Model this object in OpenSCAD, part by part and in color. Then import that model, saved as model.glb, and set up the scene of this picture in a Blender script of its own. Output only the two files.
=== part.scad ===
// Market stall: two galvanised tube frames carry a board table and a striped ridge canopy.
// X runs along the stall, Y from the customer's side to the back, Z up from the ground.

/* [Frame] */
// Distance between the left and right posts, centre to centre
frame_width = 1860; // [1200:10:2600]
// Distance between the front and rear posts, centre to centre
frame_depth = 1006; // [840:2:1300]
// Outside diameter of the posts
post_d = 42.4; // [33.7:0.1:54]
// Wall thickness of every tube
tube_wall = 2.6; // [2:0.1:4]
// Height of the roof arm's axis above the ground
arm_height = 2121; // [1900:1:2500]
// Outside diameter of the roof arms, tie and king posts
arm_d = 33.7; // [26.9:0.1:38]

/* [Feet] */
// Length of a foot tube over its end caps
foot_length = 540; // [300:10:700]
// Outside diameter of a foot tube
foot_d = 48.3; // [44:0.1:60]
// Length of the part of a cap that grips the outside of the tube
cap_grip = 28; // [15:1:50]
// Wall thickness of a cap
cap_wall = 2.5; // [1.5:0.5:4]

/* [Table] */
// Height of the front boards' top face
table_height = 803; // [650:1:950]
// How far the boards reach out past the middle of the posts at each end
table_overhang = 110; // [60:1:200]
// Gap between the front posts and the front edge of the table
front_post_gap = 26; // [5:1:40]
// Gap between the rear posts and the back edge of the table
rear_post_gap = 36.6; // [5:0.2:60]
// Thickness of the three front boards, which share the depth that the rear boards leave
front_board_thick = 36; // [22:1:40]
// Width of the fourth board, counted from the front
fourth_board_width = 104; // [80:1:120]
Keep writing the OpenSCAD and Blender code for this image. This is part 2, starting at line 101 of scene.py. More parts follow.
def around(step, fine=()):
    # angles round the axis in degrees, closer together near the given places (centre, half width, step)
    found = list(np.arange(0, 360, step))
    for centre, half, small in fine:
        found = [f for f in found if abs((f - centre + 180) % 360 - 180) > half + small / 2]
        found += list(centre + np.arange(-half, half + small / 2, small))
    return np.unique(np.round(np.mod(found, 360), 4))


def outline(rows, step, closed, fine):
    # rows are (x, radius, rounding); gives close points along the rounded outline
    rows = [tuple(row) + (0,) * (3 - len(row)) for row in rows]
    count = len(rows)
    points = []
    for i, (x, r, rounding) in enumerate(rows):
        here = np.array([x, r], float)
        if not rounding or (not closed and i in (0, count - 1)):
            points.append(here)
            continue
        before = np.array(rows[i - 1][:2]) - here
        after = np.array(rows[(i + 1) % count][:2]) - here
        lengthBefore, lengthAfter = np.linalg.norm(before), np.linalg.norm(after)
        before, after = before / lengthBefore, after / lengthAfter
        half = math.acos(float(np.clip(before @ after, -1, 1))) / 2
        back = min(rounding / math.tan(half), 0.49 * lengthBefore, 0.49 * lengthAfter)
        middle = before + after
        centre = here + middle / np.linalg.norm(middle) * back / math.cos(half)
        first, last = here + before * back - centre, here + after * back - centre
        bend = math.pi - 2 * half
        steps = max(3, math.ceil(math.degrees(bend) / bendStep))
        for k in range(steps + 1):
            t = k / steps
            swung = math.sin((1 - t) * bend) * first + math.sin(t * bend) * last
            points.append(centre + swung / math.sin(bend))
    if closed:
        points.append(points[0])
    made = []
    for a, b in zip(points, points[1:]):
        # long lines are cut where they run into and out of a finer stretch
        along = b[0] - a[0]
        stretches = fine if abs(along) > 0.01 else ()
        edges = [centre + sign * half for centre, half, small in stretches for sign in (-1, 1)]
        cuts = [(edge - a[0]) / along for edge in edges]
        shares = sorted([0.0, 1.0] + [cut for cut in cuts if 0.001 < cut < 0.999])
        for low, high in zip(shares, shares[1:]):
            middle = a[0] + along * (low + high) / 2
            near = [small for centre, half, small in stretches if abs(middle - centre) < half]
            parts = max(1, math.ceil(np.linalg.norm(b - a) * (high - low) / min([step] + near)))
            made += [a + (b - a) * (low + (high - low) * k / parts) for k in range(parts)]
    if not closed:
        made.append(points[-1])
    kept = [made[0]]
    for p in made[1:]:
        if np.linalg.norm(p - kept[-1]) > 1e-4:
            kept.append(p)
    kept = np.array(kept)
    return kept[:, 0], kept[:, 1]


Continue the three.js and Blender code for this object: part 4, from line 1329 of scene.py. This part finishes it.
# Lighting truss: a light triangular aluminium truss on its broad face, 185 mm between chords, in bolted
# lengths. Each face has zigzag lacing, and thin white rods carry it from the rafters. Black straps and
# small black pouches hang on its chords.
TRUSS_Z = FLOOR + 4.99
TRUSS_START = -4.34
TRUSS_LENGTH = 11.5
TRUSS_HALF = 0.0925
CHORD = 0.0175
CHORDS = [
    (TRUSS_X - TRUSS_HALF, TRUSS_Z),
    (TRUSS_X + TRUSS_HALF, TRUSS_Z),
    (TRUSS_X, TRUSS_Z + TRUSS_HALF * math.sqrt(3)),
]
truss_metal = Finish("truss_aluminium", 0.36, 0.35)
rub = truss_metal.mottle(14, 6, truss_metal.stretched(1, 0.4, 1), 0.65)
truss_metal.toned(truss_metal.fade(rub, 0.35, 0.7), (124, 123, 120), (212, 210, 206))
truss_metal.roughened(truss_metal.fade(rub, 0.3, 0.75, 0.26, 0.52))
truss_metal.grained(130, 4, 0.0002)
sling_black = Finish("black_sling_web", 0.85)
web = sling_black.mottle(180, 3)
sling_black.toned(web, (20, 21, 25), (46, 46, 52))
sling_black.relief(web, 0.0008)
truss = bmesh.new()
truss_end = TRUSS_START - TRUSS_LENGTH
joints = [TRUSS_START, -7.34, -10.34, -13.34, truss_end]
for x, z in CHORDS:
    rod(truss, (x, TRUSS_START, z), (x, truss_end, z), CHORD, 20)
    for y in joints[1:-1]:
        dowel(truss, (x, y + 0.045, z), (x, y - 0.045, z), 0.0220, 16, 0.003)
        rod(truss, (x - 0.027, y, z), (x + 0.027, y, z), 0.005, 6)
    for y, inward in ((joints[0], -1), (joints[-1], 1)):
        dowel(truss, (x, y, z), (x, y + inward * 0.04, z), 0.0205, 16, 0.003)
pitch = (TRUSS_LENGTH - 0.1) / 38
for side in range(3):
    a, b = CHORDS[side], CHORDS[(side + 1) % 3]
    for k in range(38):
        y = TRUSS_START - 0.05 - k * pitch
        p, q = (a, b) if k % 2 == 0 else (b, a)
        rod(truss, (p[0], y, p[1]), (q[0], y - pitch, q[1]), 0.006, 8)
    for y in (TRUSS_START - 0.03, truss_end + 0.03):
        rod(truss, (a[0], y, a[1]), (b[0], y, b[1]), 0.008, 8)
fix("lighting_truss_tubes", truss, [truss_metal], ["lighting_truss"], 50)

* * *

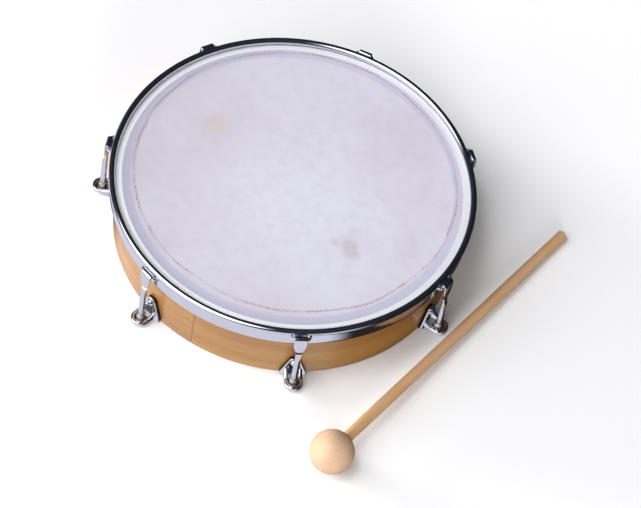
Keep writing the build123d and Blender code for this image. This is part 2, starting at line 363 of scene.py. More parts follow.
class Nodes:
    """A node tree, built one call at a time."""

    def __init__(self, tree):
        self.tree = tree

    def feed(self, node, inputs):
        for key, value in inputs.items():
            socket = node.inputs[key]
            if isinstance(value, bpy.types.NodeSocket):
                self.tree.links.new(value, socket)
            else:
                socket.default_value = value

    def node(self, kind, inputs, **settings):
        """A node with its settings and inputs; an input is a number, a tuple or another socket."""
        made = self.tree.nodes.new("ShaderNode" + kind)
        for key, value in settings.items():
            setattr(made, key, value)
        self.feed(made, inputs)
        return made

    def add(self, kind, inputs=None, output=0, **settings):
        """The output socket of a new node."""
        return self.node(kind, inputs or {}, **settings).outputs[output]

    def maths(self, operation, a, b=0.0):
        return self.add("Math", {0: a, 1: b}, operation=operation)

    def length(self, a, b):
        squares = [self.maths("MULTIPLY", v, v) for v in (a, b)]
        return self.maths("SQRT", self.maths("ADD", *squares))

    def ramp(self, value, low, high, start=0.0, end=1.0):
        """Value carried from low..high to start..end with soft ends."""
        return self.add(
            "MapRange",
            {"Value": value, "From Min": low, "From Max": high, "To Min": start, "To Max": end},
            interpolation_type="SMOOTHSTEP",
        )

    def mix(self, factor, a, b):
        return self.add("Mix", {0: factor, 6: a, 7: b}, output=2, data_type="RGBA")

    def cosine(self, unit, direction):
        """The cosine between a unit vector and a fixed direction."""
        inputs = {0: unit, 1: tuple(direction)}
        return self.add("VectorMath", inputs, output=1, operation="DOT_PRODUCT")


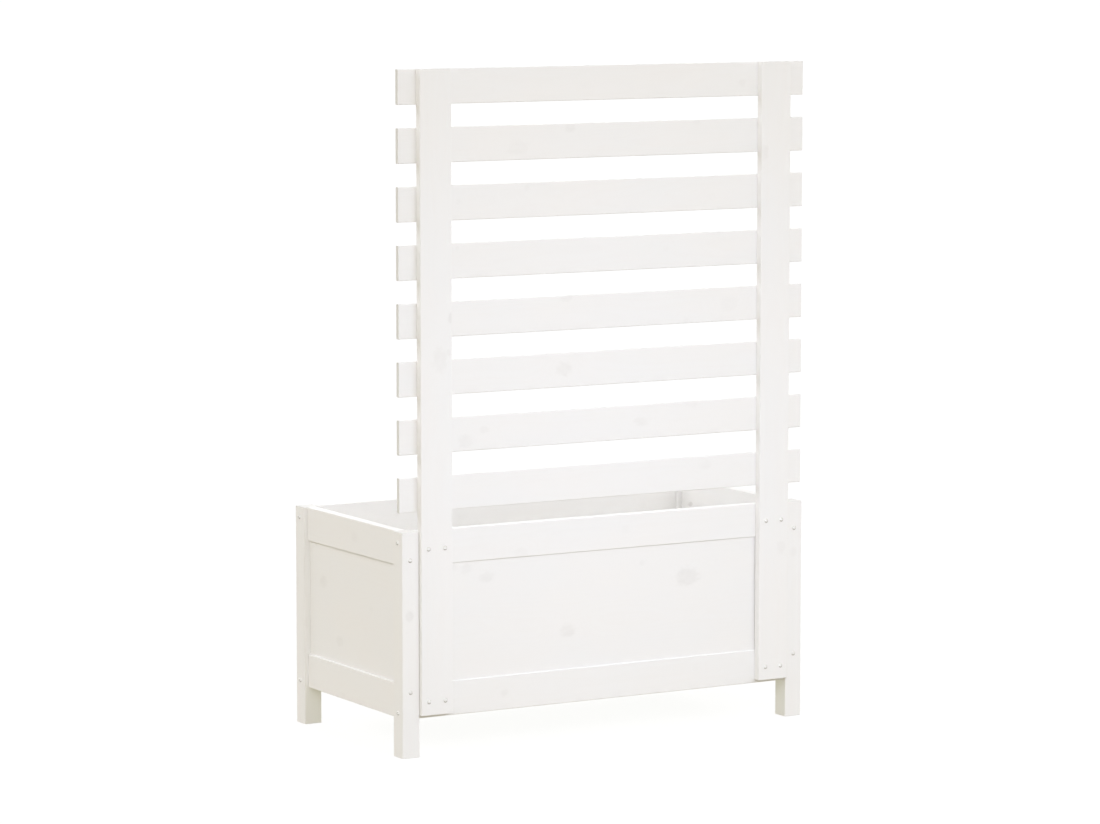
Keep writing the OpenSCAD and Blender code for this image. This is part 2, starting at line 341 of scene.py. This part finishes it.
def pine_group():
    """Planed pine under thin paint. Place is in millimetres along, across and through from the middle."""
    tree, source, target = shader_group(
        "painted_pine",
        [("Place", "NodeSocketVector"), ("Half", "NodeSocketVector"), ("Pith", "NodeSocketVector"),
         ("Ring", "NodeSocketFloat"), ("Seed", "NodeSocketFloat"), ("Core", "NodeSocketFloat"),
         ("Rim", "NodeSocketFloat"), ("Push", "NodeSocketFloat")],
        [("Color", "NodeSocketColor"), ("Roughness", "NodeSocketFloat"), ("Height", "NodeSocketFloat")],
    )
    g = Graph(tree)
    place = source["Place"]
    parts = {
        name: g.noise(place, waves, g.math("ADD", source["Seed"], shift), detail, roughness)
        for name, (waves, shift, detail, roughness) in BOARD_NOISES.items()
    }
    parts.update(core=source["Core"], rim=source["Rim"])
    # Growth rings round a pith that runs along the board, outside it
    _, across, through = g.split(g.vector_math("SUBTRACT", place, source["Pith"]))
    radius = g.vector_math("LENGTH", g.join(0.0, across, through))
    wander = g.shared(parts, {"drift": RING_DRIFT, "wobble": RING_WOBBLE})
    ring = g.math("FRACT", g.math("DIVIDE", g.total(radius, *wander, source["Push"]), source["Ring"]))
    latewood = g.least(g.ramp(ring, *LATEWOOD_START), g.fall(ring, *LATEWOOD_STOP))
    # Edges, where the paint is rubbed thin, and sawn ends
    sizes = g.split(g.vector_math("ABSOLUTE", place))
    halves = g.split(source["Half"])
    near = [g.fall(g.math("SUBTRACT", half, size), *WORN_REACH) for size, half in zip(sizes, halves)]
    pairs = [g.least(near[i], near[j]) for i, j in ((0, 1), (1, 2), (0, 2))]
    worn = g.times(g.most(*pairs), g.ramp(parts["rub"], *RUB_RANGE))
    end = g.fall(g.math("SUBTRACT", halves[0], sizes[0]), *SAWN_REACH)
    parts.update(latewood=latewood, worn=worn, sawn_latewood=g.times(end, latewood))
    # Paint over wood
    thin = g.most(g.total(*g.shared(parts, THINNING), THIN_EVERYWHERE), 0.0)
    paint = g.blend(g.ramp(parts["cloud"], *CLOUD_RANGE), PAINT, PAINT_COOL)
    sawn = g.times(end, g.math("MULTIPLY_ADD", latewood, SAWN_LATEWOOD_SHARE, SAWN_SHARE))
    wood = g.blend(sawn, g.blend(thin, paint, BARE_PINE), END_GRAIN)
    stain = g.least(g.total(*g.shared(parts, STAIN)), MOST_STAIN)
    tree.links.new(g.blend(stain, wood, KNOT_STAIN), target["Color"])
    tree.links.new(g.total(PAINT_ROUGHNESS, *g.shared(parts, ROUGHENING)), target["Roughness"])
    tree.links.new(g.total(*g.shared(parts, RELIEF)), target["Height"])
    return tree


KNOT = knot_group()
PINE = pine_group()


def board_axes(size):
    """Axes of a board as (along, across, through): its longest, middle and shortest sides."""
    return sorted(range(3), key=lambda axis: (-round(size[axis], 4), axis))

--

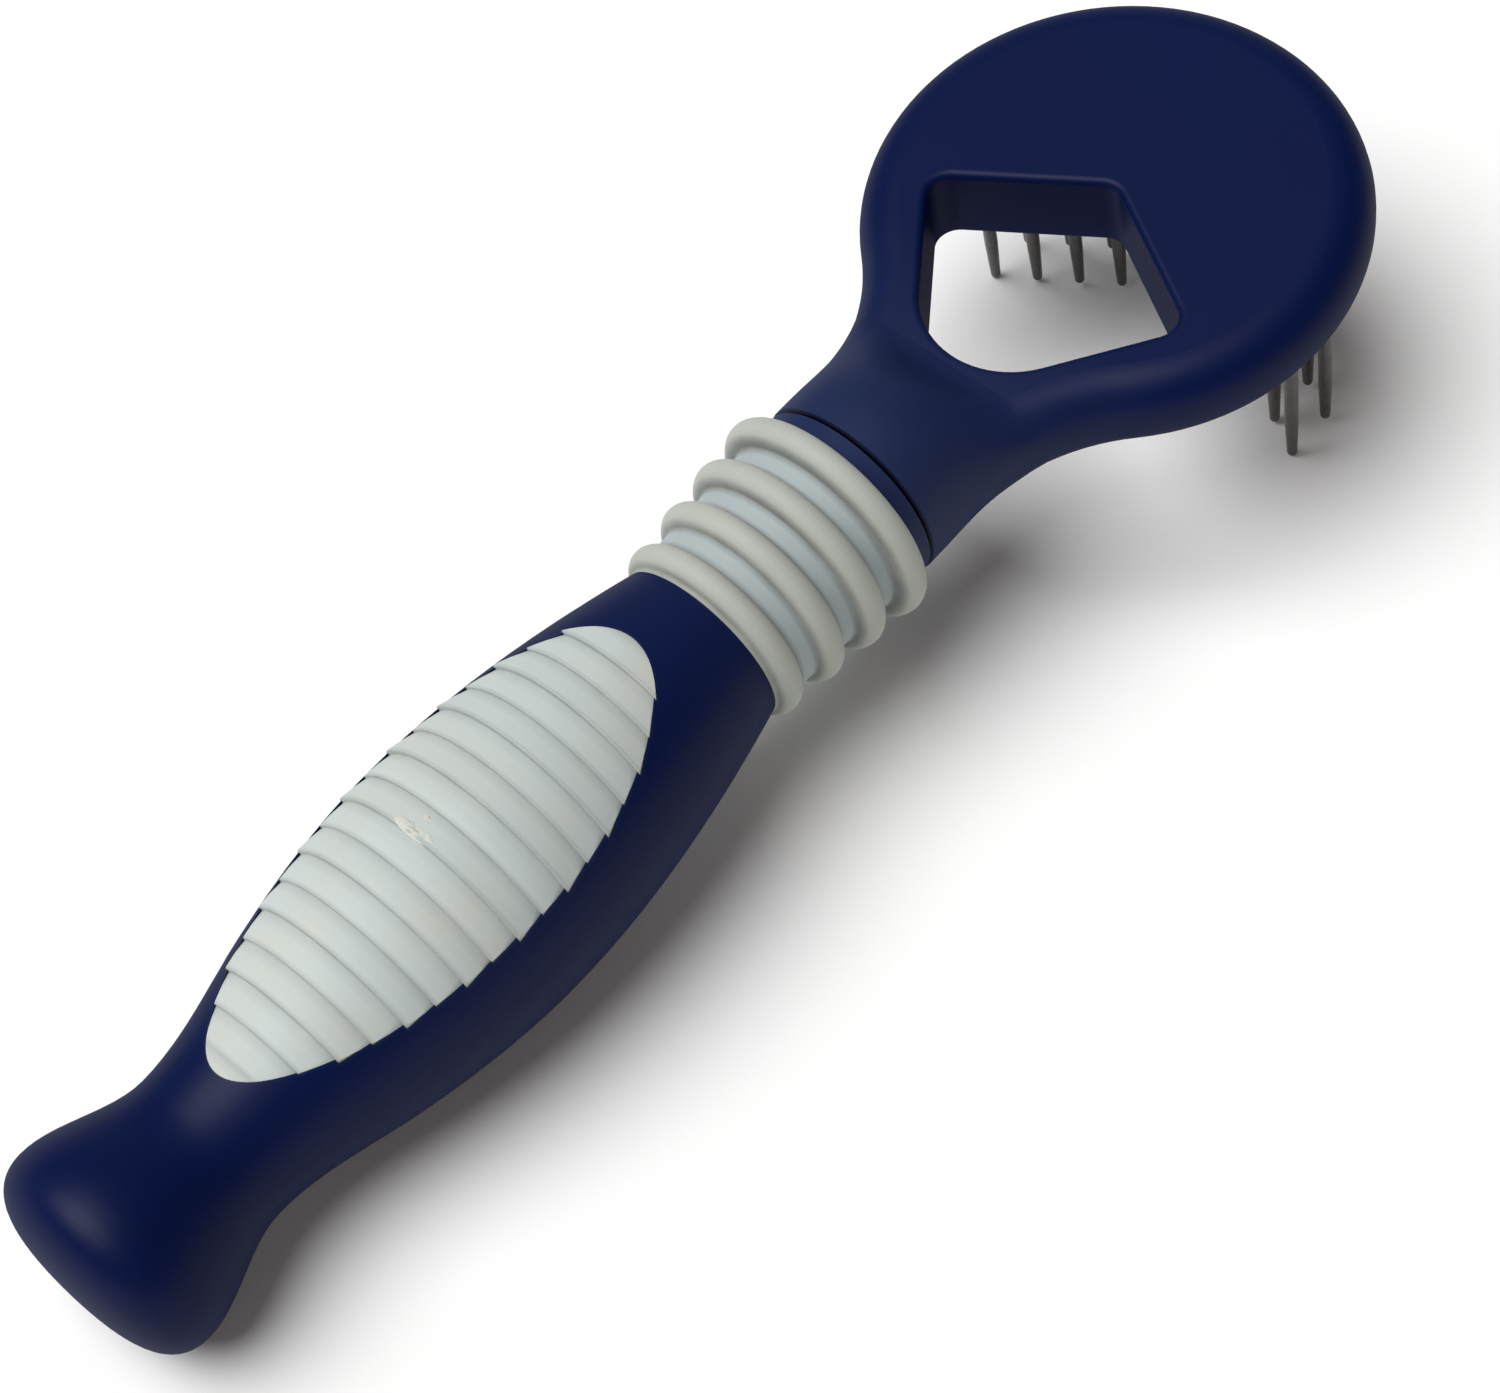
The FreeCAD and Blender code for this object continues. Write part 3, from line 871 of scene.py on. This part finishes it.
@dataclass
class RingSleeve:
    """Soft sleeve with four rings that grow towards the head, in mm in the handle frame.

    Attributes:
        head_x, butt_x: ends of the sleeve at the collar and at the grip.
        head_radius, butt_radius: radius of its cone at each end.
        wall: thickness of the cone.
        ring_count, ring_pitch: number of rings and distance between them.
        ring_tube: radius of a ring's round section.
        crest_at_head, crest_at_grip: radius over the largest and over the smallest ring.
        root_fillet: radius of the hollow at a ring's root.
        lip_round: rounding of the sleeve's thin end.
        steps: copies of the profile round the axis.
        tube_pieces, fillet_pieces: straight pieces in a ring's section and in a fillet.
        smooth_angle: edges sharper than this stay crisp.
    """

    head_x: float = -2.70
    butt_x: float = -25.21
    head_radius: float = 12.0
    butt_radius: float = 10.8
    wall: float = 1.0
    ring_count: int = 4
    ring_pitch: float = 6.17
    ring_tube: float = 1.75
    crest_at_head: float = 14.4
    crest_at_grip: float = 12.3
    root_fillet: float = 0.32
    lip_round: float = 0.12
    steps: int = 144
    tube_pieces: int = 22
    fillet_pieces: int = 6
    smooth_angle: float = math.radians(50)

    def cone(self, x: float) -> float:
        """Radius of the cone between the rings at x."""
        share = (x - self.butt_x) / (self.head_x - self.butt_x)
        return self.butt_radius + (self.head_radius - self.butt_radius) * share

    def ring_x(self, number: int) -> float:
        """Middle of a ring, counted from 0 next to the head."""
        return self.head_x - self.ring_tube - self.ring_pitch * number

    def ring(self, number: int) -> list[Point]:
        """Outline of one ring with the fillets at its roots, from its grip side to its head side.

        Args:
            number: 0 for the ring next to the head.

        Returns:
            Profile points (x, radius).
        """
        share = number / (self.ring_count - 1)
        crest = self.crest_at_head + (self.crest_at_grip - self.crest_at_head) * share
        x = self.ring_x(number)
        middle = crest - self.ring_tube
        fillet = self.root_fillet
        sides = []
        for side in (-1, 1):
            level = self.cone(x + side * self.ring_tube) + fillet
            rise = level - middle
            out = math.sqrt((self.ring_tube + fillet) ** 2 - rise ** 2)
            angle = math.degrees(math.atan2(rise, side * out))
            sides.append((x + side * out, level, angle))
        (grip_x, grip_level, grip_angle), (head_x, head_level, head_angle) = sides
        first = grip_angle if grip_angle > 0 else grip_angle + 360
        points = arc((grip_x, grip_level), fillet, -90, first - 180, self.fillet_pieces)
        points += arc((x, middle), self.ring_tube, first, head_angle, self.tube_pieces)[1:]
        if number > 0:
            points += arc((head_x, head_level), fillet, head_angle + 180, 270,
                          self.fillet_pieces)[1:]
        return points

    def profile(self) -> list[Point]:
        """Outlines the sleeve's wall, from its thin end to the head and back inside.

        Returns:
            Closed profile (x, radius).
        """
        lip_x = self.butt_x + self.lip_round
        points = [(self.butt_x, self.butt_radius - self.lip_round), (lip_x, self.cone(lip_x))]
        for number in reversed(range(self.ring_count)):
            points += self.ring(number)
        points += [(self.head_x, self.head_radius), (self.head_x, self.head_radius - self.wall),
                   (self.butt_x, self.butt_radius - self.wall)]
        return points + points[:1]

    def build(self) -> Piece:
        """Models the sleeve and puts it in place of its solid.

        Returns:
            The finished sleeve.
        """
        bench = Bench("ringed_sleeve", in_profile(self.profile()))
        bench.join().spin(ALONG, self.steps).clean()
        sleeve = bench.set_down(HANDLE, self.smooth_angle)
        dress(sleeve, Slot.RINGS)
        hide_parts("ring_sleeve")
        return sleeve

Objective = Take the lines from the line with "Model this object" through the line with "arm_d = 33.7; // [26.9:0.1:38]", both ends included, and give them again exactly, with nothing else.

Solution to this task =
Model this object in OpenSCAD, part by part and in color. Then import that model, saved as model.glb, and set up the scene of this picture in a Blender script of its own. Output only the two files.
=== part.scad ===
// Market stall: two galvanised tube frames carry a board table and a striped ridge canopy.
// X runs along the stall, Y from the customer's side to the back, Z up from the ground.

/* [Frame] */
// Distance between the left and right posts, centre to centre
frame_width = 1860; // [1200:10:2600]
// Distance between the front and rear posts, centre to centre
frame_depth = 1006; // [840:2:1300]
// Outside diameter of the posts
post_d = 42.4; // [33.7:0.1:54]
// Wall thickness of every tube
tube_wall = 2.6; // [2:0.1:4]
// Height of the roof arm's axis above the ground
arm_height = 2121; // [1900:1:2500]
// Outside diameter of the roof arms, tie and king posts
arm_d = 33.7; // [26.9:0.1:38]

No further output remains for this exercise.